**Your task**
Copy out precisely the lines beginning at the line that contains "for node, make" and ending at the line that contains "depsgraph = bpy.context.evaluated_depsgraph_get()", including both.

****

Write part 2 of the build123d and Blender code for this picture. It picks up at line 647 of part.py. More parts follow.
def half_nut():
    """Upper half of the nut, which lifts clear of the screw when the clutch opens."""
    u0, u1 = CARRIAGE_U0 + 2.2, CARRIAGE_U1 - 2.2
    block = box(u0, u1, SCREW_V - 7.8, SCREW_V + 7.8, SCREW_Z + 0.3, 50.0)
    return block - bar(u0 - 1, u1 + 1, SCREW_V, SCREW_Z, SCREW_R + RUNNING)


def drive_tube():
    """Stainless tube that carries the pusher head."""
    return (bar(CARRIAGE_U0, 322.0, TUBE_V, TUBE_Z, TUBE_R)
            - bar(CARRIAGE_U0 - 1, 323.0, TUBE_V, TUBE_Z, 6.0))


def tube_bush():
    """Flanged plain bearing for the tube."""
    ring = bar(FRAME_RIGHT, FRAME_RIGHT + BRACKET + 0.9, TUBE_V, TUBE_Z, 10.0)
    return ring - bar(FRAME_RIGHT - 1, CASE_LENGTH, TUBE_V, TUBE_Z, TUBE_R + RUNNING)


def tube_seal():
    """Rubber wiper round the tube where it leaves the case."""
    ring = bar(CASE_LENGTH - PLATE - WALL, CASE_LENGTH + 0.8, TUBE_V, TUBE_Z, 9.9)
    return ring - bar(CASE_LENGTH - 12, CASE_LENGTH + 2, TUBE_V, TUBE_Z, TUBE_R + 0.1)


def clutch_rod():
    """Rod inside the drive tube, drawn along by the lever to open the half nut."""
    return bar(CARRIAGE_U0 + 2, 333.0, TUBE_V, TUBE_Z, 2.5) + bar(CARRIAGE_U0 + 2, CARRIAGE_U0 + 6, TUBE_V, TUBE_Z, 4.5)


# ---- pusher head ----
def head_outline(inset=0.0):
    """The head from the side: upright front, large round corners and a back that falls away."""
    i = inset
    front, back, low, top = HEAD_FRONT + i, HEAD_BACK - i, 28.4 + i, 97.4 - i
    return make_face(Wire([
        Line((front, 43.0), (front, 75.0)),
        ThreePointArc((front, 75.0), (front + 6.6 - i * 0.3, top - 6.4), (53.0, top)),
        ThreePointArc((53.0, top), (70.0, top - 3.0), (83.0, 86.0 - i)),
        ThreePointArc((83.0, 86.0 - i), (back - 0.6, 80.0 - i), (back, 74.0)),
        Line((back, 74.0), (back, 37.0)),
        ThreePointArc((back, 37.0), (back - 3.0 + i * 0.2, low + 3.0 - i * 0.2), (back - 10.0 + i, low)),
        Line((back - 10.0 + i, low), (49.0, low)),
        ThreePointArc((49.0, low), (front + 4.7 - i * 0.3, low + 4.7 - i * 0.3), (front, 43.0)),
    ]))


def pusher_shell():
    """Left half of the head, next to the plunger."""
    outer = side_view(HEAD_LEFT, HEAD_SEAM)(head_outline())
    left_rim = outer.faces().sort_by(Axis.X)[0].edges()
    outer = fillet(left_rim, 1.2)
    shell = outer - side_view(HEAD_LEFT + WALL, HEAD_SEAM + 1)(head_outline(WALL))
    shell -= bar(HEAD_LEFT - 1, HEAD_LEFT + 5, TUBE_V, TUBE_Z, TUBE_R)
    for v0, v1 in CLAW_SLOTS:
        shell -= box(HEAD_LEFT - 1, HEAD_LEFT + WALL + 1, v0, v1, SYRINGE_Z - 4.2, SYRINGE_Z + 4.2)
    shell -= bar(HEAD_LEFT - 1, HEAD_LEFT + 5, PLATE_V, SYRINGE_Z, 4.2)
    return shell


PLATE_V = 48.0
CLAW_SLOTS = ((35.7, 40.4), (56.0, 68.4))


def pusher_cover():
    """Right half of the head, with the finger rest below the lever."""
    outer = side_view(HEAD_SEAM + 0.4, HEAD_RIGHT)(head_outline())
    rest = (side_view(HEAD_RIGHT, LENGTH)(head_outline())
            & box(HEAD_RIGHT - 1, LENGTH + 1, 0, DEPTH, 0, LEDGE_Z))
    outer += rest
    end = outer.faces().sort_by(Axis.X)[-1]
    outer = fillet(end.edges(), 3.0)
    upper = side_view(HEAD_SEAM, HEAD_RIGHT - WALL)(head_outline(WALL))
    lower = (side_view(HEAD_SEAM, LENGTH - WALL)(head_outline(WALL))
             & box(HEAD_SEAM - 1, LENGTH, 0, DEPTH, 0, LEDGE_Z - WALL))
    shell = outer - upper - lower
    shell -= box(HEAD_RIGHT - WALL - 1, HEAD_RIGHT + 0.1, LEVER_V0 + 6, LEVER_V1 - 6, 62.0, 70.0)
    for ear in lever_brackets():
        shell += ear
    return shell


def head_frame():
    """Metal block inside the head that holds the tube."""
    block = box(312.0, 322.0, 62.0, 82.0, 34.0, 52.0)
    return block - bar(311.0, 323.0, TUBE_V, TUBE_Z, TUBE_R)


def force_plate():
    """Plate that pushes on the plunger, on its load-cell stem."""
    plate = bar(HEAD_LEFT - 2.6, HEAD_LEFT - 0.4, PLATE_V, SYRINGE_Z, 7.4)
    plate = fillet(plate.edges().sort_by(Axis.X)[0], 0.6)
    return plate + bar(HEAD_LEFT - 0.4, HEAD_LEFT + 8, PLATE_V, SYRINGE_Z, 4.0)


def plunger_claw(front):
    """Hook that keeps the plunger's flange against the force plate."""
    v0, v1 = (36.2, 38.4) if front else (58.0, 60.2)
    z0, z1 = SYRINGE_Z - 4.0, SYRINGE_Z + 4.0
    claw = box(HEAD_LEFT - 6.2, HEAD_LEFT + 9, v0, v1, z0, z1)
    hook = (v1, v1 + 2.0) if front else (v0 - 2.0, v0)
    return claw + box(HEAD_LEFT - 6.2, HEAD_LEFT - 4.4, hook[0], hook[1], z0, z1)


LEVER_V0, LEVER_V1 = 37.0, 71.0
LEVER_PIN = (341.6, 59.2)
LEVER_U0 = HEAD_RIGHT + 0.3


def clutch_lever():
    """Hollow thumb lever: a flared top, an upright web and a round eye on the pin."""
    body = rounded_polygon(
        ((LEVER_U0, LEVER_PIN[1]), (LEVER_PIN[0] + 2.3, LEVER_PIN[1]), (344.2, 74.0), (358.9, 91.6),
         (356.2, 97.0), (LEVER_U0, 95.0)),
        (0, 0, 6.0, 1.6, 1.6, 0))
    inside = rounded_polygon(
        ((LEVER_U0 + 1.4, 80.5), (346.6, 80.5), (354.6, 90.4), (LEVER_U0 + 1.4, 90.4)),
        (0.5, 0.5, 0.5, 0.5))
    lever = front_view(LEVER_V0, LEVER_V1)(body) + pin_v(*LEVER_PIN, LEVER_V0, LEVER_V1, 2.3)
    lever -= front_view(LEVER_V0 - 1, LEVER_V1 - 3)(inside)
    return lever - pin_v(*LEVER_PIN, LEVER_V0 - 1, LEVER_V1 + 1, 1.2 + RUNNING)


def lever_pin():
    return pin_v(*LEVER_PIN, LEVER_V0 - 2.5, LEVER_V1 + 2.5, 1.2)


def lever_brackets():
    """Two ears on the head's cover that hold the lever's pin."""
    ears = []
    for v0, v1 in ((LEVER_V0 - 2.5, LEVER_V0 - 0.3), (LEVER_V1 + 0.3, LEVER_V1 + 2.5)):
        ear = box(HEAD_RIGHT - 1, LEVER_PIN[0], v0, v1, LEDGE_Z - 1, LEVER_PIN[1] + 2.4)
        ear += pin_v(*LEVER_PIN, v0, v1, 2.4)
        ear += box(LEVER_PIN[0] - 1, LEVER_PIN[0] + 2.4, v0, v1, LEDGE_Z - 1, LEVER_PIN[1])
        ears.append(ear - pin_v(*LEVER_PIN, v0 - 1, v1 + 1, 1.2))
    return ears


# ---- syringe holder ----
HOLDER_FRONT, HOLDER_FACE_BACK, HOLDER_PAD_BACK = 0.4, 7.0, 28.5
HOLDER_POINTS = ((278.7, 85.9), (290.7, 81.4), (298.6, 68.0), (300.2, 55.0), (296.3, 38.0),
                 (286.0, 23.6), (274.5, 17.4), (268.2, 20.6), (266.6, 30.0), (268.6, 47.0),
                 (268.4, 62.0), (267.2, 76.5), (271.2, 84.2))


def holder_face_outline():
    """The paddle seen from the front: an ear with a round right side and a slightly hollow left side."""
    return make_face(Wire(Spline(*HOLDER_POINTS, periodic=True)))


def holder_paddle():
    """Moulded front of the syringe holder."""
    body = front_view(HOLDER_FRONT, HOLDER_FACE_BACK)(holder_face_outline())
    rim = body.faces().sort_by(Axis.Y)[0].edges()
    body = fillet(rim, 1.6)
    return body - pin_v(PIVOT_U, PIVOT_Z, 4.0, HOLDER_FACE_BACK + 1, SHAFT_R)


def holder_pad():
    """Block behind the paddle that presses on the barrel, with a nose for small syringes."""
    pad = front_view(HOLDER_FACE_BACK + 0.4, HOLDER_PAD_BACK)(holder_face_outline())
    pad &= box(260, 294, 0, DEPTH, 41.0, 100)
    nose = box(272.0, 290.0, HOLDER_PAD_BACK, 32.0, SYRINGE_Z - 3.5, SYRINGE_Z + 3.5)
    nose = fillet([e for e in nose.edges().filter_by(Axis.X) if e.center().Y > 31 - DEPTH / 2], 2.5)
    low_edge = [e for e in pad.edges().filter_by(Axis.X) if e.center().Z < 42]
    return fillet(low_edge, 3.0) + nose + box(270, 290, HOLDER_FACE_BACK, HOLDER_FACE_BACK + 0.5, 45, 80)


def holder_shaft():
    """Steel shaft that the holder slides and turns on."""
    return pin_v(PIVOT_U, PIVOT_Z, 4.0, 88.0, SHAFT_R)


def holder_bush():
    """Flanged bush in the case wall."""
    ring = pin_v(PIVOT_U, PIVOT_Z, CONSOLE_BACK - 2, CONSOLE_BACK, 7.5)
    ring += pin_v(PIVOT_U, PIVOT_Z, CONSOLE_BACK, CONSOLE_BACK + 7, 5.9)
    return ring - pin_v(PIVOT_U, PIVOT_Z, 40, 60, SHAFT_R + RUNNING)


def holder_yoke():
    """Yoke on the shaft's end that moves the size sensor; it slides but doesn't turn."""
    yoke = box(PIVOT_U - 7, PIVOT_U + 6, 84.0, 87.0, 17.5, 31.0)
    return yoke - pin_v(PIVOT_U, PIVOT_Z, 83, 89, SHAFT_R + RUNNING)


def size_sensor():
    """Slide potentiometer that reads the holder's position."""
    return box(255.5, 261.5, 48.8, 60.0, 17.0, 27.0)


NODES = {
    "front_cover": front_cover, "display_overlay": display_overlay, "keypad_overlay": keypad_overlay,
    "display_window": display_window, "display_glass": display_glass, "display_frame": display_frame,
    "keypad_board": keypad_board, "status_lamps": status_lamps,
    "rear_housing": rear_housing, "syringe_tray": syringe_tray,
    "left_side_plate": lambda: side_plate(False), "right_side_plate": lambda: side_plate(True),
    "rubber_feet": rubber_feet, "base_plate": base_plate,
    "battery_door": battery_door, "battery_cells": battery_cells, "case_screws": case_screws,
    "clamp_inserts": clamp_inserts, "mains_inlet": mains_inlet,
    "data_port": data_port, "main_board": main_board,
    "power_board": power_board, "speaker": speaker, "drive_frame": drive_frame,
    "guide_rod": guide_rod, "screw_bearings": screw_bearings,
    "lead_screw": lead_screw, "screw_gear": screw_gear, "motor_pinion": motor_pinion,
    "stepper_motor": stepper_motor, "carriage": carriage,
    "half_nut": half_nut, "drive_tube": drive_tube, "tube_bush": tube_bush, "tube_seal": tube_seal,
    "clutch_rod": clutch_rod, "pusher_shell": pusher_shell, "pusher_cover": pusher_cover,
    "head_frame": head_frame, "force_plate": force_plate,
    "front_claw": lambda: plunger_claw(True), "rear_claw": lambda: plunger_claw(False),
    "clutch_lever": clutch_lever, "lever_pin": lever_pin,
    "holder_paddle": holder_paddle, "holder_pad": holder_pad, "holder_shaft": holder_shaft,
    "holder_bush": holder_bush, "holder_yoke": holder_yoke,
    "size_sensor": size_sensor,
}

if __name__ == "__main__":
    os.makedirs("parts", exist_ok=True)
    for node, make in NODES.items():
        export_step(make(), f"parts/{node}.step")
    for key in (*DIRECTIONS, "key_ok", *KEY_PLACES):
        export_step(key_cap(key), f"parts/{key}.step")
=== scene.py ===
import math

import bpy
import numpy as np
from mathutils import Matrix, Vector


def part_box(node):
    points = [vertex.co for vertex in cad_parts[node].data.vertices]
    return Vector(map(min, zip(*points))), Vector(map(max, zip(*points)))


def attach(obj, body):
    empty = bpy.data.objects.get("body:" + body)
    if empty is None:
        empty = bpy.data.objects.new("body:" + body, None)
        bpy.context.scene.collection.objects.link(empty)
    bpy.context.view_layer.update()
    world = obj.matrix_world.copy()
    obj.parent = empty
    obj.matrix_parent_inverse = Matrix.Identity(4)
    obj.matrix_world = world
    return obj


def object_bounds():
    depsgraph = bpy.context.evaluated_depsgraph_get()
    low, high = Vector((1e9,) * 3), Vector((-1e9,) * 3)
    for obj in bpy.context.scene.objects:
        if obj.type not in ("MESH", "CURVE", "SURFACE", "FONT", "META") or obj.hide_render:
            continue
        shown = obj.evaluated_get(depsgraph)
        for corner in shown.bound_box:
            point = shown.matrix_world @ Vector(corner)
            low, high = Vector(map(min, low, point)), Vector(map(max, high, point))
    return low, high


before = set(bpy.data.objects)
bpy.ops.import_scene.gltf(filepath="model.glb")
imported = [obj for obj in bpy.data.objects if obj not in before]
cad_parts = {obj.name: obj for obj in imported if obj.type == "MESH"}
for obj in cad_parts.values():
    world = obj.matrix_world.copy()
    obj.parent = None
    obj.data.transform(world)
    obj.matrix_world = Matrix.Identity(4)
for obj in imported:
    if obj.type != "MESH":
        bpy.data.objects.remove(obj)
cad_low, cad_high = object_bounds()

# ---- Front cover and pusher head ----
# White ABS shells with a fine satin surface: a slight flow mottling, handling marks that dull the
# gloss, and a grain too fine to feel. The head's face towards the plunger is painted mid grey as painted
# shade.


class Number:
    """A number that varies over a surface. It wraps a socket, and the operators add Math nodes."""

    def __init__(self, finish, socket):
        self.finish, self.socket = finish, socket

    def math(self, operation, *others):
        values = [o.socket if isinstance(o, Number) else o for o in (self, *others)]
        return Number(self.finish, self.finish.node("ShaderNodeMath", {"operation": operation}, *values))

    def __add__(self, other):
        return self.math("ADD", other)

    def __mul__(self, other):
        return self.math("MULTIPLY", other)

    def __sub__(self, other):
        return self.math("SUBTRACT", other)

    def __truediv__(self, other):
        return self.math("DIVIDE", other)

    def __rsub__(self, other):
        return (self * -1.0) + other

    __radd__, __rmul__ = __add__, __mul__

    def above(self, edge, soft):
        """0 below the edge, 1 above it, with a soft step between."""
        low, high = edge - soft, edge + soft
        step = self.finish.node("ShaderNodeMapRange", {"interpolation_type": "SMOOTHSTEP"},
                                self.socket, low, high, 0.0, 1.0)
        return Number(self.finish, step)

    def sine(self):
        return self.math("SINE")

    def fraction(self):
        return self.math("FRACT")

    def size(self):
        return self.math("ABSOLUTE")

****

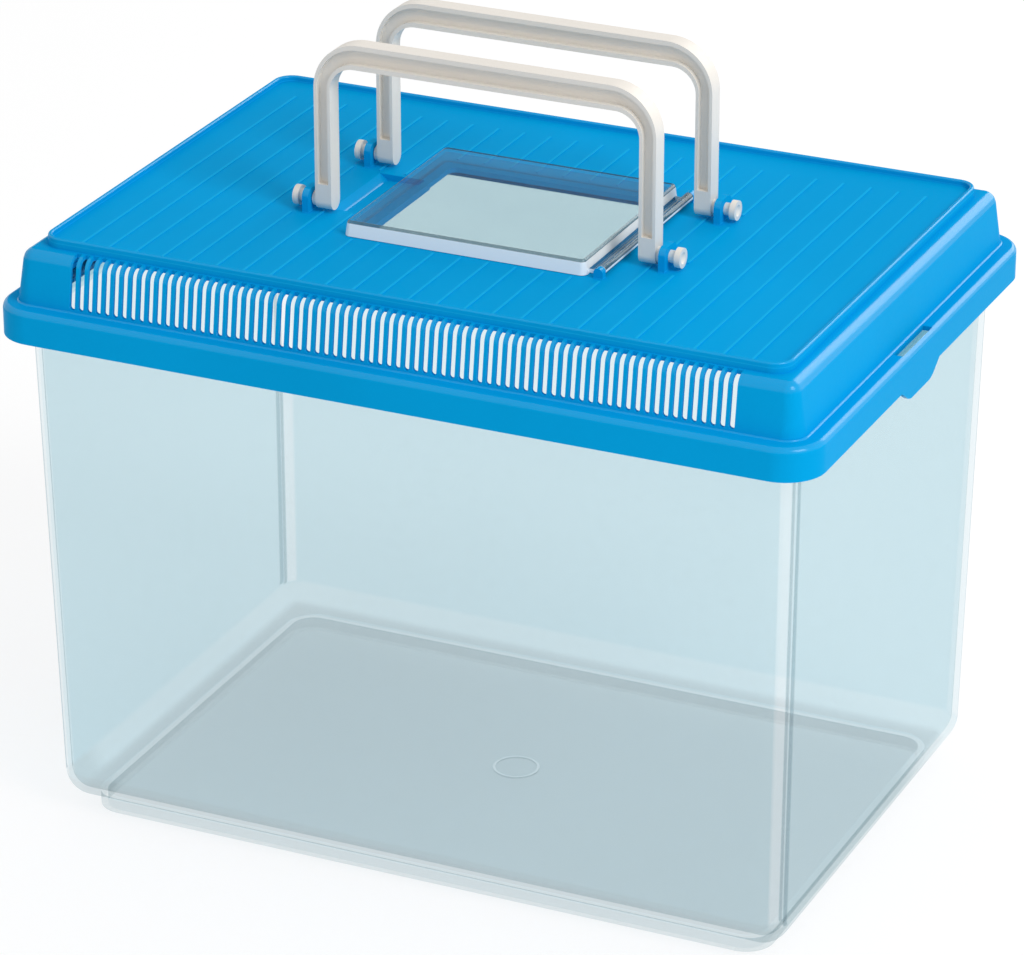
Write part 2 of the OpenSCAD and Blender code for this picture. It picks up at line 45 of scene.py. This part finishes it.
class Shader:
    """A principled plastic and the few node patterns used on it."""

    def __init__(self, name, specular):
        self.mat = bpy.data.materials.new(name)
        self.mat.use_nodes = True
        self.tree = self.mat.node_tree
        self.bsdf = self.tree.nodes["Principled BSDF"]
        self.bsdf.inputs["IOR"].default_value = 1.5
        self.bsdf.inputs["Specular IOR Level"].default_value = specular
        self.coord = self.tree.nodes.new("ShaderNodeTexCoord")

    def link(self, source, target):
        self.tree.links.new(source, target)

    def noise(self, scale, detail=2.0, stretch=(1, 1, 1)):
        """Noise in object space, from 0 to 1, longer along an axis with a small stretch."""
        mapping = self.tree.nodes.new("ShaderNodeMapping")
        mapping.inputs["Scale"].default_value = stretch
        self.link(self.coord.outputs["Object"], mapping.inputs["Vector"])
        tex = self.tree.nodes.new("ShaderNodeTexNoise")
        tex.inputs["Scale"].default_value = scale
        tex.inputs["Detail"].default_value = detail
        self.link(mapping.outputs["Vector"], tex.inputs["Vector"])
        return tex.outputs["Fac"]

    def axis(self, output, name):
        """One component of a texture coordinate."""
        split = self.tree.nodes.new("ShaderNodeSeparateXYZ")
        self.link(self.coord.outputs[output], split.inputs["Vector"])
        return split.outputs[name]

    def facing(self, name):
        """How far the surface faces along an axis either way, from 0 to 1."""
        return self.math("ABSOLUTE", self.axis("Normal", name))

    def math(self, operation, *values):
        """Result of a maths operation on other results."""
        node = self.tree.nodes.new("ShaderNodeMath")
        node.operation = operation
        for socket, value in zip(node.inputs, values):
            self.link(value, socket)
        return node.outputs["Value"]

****

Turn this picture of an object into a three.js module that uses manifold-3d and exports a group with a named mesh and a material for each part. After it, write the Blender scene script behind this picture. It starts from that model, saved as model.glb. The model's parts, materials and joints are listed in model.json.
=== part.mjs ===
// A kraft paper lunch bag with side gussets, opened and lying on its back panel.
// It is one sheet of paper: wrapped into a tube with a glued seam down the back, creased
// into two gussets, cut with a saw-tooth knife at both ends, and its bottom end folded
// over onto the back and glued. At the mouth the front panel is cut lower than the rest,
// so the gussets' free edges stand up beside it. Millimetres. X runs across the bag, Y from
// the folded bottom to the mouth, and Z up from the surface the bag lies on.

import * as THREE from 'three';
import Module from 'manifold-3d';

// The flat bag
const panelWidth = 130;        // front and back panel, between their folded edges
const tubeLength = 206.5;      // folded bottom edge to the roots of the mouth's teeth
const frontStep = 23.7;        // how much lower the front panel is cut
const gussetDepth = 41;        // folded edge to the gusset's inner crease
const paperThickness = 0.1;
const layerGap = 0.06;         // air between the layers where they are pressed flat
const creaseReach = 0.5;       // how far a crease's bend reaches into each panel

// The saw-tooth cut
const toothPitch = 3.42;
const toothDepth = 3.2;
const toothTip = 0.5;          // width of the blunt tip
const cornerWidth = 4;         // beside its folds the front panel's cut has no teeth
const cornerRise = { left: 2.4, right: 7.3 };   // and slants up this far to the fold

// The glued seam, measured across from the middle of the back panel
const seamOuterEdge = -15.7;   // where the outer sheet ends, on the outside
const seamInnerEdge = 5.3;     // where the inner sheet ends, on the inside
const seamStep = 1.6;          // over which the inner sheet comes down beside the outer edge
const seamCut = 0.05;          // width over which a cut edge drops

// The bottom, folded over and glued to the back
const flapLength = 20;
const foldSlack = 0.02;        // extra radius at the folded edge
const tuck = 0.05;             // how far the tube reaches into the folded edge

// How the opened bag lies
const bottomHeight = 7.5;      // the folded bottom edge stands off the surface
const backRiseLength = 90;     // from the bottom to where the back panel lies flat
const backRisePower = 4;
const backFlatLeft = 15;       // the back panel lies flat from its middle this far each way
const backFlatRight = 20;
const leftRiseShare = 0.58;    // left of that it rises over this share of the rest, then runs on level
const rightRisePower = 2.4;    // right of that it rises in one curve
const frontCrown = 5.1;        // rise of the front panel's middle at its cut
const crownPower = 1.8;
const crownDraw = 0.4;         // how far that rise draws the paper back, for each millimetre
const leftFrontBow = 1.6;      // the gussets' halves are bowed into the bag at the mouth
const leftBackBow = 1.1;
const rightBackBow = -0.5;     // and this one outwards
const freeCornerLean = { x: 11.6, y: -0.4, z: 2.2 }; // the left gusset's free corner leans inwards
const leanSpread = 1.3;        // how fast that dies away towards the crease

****

**Task solution**
    for node, make in NODES.items():
        export_step(make(), f"parts/{node}.step")
    for key in (*DIRECTIONS, "key_ok", *KEY_PLACES):
        export_step(key_cap(key), f"parts/{key}.step")
=== scene.py ===
import math

import bpy
import numpy as np
from mathutils import Matrix, Vector


def part_box(node):
    points = [vertex.co for vertex in cad_parts[node].data.vertices]
    return Vector(map(min, zip(*points))), Vector(map(max, zip(*points)))


def attach(obj, body):
    empty = bpy.data.objects.get("body:" + body)
    if empty is None:
        empty = bpy.data.objects.new("body:" + body, None)
        bpy.context.scene.collection.objects.link(empty)
    bpy.context.view_layer.update()
    world = obj.matrix_world.copy()
    obj.parent = empty
    obj.matrix_parent_inverse = Matrix.Identity(4)
    obj.matrix_world = world
    return obj


def object_bounds():
    depsgraph = bpy.context.evaluated_depsgraph_get()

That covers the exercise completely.